The group also presents a double standard as to what it deems fit to release.
“We get asked to do [soundtracks] and if it seems to be the right thing to do, then we do it,” Ellefson said when explaining the abundance of soundtracks — eight in all — with Megadeth material, most of which was recorded specifically for the film. “We’ve been asked recently to do a couple of things that we’ve actually turned down because it didn’t seem to be in accordance with what we really wanted to be doing.”
Yet, the group contributed a song for the movie “Shocker,” a horror film dealing with a mass murderer who is executed in an electric chair and then comes back to kill even more people. However, Ellefson doesn’t particularly have a stand on capital punishment.
“I understand both sides of it,” he said. “For a human to take another human’s life, that isn’t fair. But at the same time, how do you serve just punishment to somebody who does heinous crimes? Fortunately, I’m not in a position to make that call.”
Ellefson also doesn’t take a strong stand either way on the legalization of drugs, although drug abuse is embedded in the group’s history.
“I’ve heard statistics that in Amsterdam,” he stated, “where certain drugs are legalized, that there isn’t any more of a problem and that the rate of addiction isn’t any higher than elsewhere. I don’t know if that is a true statistic or not. I don’t think drugs are the problem. I think people are the problem.”
This root problem is evidenced in a lot of what the group and its individual members choose to do.

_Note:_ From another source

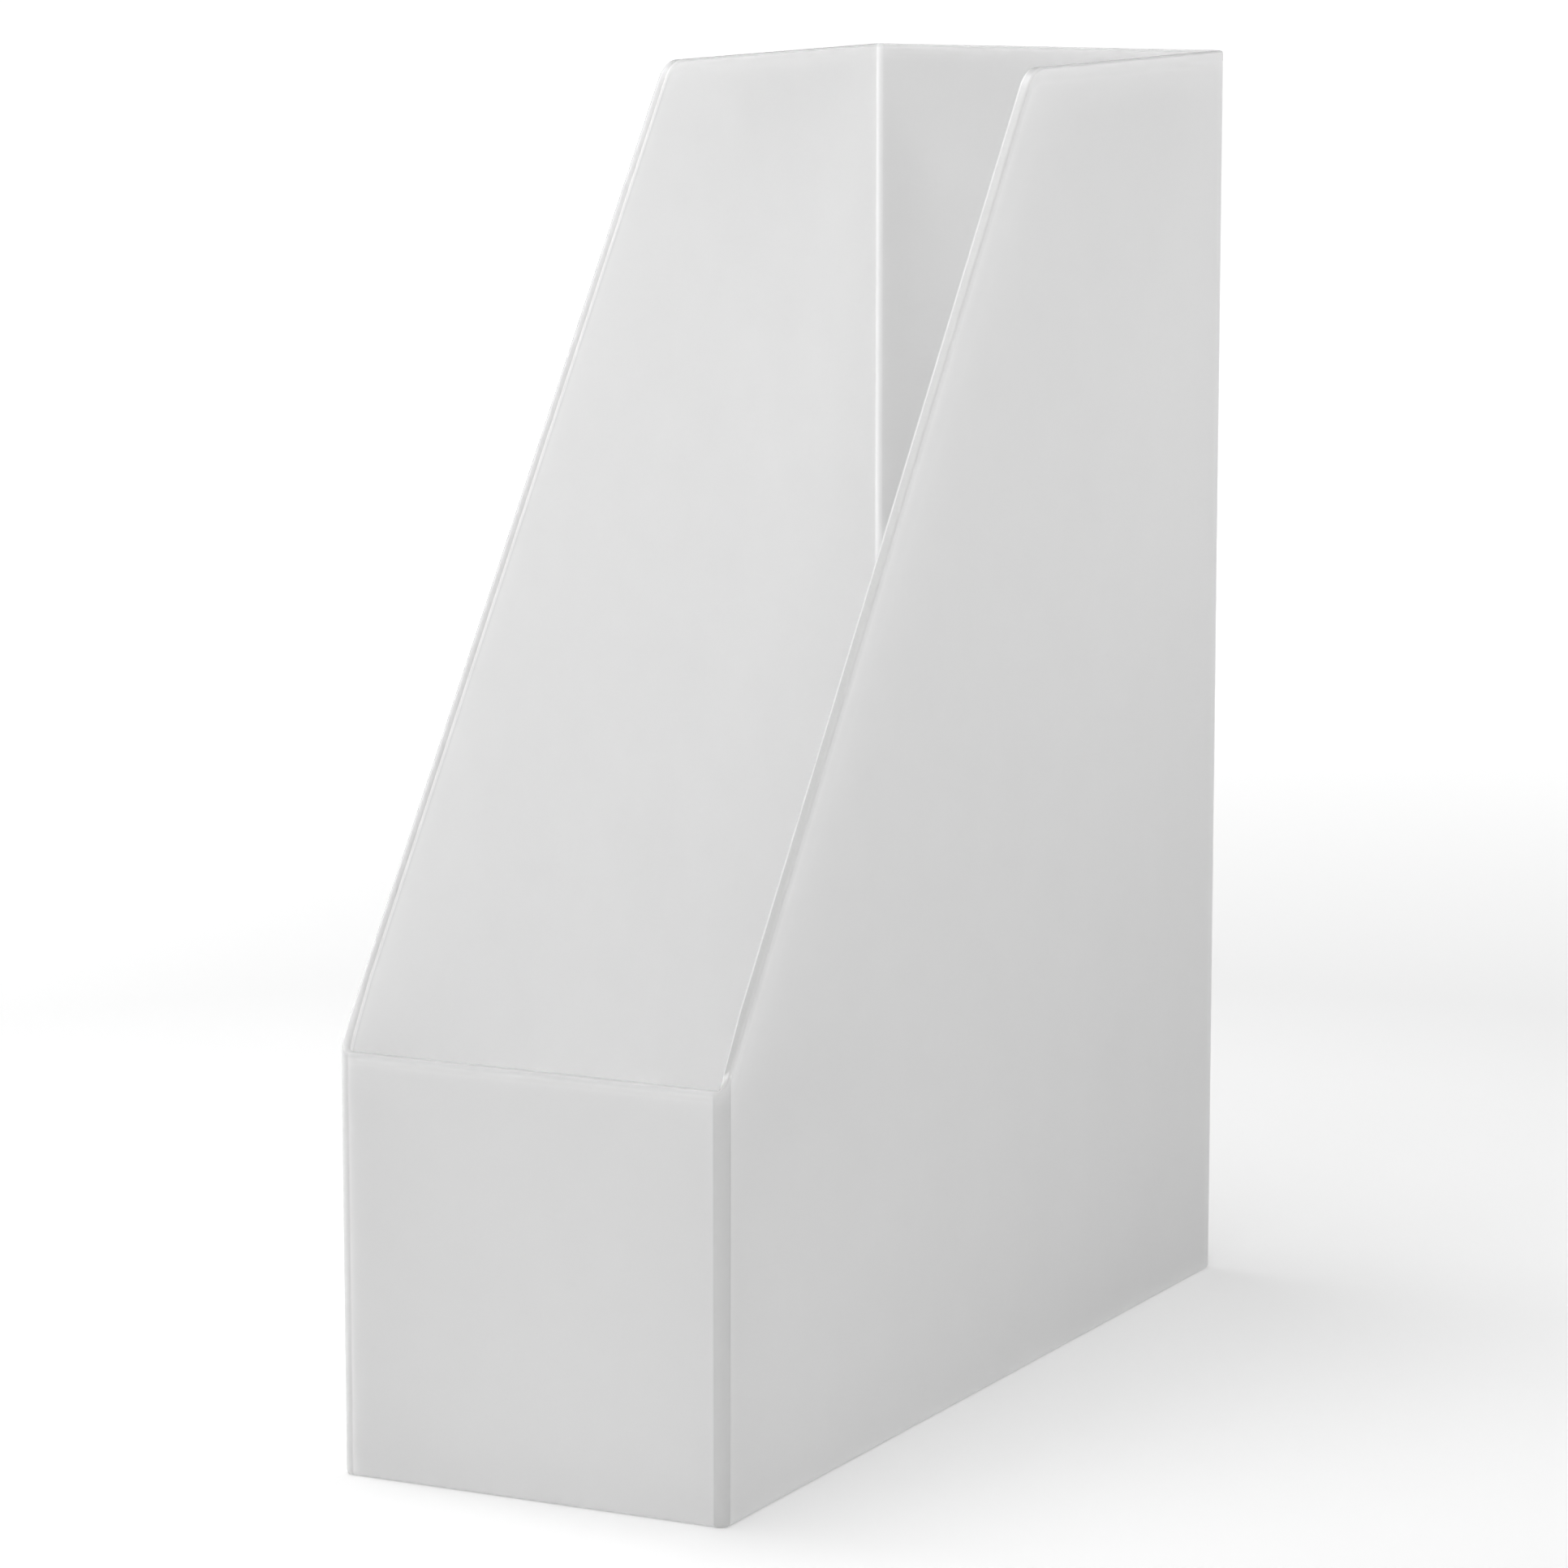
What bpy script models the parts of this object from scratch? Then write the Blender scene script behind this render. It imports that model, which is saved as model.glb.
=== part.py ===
"""An open magazine file: one injection-moulded box, drawn wall by wall.

It has a low front, a high back and two side walls whose rim runs level from the back, turns a
rounded shoulder and slopes down to the front. The five walls of the moulding are separate solids
here, a hair apart, so that each is a simple plate around the space for the papers.

X runs across, -Y is the front and Z is up. The origin is on the ground, under the middle.
"""

import math

import bmesh
import bpy
from mathutils import Matrix

# Driving dimensions, in metres, over the outside of the moulding at its rims.
WIDTH = 0.100
DEPTH = 0.276
HEIGHT = 0.318
FRONT_HEIGHT = 0.0995
TOP_EDGE = 0.117  # level rim of a side wall, from the back to where the slope would meet it
SHOULDER_RADIUS = 0.011
WALL = 0.0025

# Each wall leans out by this much for each metre of height, so that the box leaves its mould.
SIDE_DRAFT = 0.0005
END_DRAFT = 0.001

CORNER_RADIUS = 0.0022  # upright outer corners
BASE_RADIUS = 0.0011  # outer edge round the foot of the box
EDGE_RADIUS = 0.0004  # every other edge, the rims among them
GAP = 0.0003

SHOULDER_STEPS = 10
CORNER_STEPS = 5
EDGE_STEPS = 2
OBJECT_NAME = "magazine_rack"


def clear_scene():
    for obj in list(bpy.data.objects):
        bpy.data.objects.remove(obj, do_unlink=True)


def side_face(z):
    """How far a side wall's outer face stands from the middle, at height z."""
    return WIDTH / 2 - SIDE_DRAFT * (HEIGHT - z)


def front_face(z):
    """Y of the front wall's outer face, at height z."""
    return -DEPTH / 2 + END_DRAFT * (FRONT_HEIGHT - z)


def rear_face(z):
    """Y of the rear wall's outer face, at height z."""
    return DEPTH / 2 - END_DRAFT * (HEIGHT - z)


def polypropylene():
    material = bpy.data.materials.new("frosted_polypropylene")
    material.use_nodes = True
    shader = material.node_tree.nodes["Principled BSDF"]
    shader.inputs["Base Color"].default_value = (0.70, 0.70, 0.70, 1.0)
    shader.inputs["Roughness"].default_value = 0.42
    shader.inputs["Metallic"].default_value = 0.0
    return material


def plate_mesh(name, outline, collection):
    """A plate as thick as the walls, in its own XY plane, with flat faces and no loose caps."""
    curve = bpy.data.curves.new(name + "_outline", "CURVE")
    curve.dimensions = "2D"
    curve.fill_mode = "BOTH"
    curve.extrude = WALL / 2
    spline = curve.splines.new("POLY")
    spline.points.add(len(outline) - 1)
    for point, (x, y) in zip(spline.points, outline):
        point.co = (x, y, 0.0, 1.0)
    spline.use_cyclic_u = True

    guide = bpy.data.objects.new(name + "_outline", curve)
    collection.objects.link(guide)
    graph = bpy.context.evaluated_depsgraph_get()
    mesh = bpy.data.meshes.new_from_object(guide.evaluated_get(graph))
    bpy.data.objects.remove(guide)
    mesh.name = name

    bm = bmesh.new()
    bm.from_mesh(mesh)
    bmesh.ops.remove_doubles(bm, verts=bm.verts, dist=0.00001)
    bmesh.ops.dissolve_limit(bm, angle_limit=math.radians(0.5), verts=bm.verts, edges=bm.edges)
    bmesh.ops.recalc_face_normals(bm, faces=bm.faces)
    bm.to_mesh(mesh)
    bm.free()
    return mesh


def mark_rounded_edges(mesh, outward, round_uprights):
    """Gives the outer foot edge, and the outer upright edges if asked, their share of the corner radius."""
    weights = mesh.attributes.new("bevel_weight_edge", "FLOAT", "EDGE")
    for edge in mesh.edges:
        start, end = (mesh.vertices[i].co for i in edge.vertices)
        if min(start.z * outward, end.z * outward) < 0:
            continue
        along = (end - start).normalized()
        if max(start.y, end.y) < GAP:
            weights.data[edge.index].value = BASE_RADIUS / CORNER_RADIUS
        elif round_uprights and abs(along.y) > 0.99:
            weights.data[edge.index].value = 1.0


def round_marked_edges(obj):
    corners = obj.modifiers.new("corners", "BEVEL")
    corners.limit_method = "WEIGHT"
    corners.width = CORNER_RADIUS
    corners.segments = CORNER_STEPS


def round_sharp_edges(obj):
    edges = obj.modifiers.new("edges", "BEVEL")
    edges.limit_method = "ANGLE"
    edges.angle_limit = math.radians(30)
    edges.width = EDGE_RADIUS
    edges.segments = EDGE_STEPS


def finish_node(obj, material, parent):
    obj.data.materials.clear()
    obj.data.materials.append(material)
    obj.data.shade_smooth()
    obj.data.set_sharp_from_angle(angle=math.radians(30))
    obj.parent = parent


def add_wall(name, outline, outward, draft, round_uprights, location, turn, collection):
    """A plate stood upright, its own +Z turned to outward * the wall's outer side, leaning out by draft."""
    mesh = plate_mesh(name, outline, collection)
    mark_rounded_edges(mesh, outward, round_uprights)
    lean = Matrix.Identity(4)
    lean[2][1] = outward * draft
    mesh.transform(lean)
    wall = bpy.data.objects.new(name, mesh)
    wall.location = location
    wall.rotation_euler = (math.radians(90), 0, turn)
    collection.objects.link(wall)
    round_marked_edges(wall)
    round_sharp_edges(wall)
    return wall


def side_outline():
    """The side wall in (y, z), from the foot of the front round to the foot of the back."""
    shoulder_y = DEPTH / 2 - TOP_EDGE
    slope = math.atan2(HEIGHT - FRONT_HEIGHT, shoulder_y - front_face(FRONT_HEIGHT))
    centre_y = shoulder_y + SHOULDER_RADIUS * math.tan(slope / 2)
    centre_z = HEIGHT - SHOULDER_RADIUS
    outline = [(front_face(0), 0), (front_face(FRONT_HEIGHT), FRONT_HEIGHT)]
    for step in range(SHOULDER_STEPS + 1):
        turned = slope * (1 - step / SHOULDER_STEPS)
        outline.append(
            (
                centre_y - SHOULDER_RADIUS * math.sin(turned),
                centre_z + SHOULDER_RADIUS * math.cos(turned),
            )
        )
    outline += [(rear_face(HEIGHT), HEIGHT), (rear_face(0), 0)]
    return outline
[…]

Ellefson reads the paper daily so he can “tune into what is happening in the world.” He was also prominently featured alongside Mustaine on MTV’s “Rock The Vote,” trying to persuade a young generation to vote.
“They asked us to be involved with that,” he explained, “because they were really trying to reach out to the younger demographics in our country. Our only goal in aligning with them was to get people to be proactive instead of reactive. It seems that it worked because we have a younger president in office than we have had in years.”
Ellefson also can’t help noticing the differences between American and foreign audiences, especially after touring Europe and Japan (where “Cryptic Writings” debuted at No. 1) last November and December.
“I hate to say this because I live in America,” he stated, “but American audiences, in a lot of ways, don’t seem like they are very appreciative of a lot of music and being able to go to see concerts.
“I think it’s because in America, they’ve seen everything before. You go down to Argentina to play and they don’t hardly get any rock shows there. You could probably list on one hand the number of bands that tour there in any given year. We go down there to play and they absolutely adore us because they are so happy to have anyone there. It is nice to know that our music is understood at a universal level.”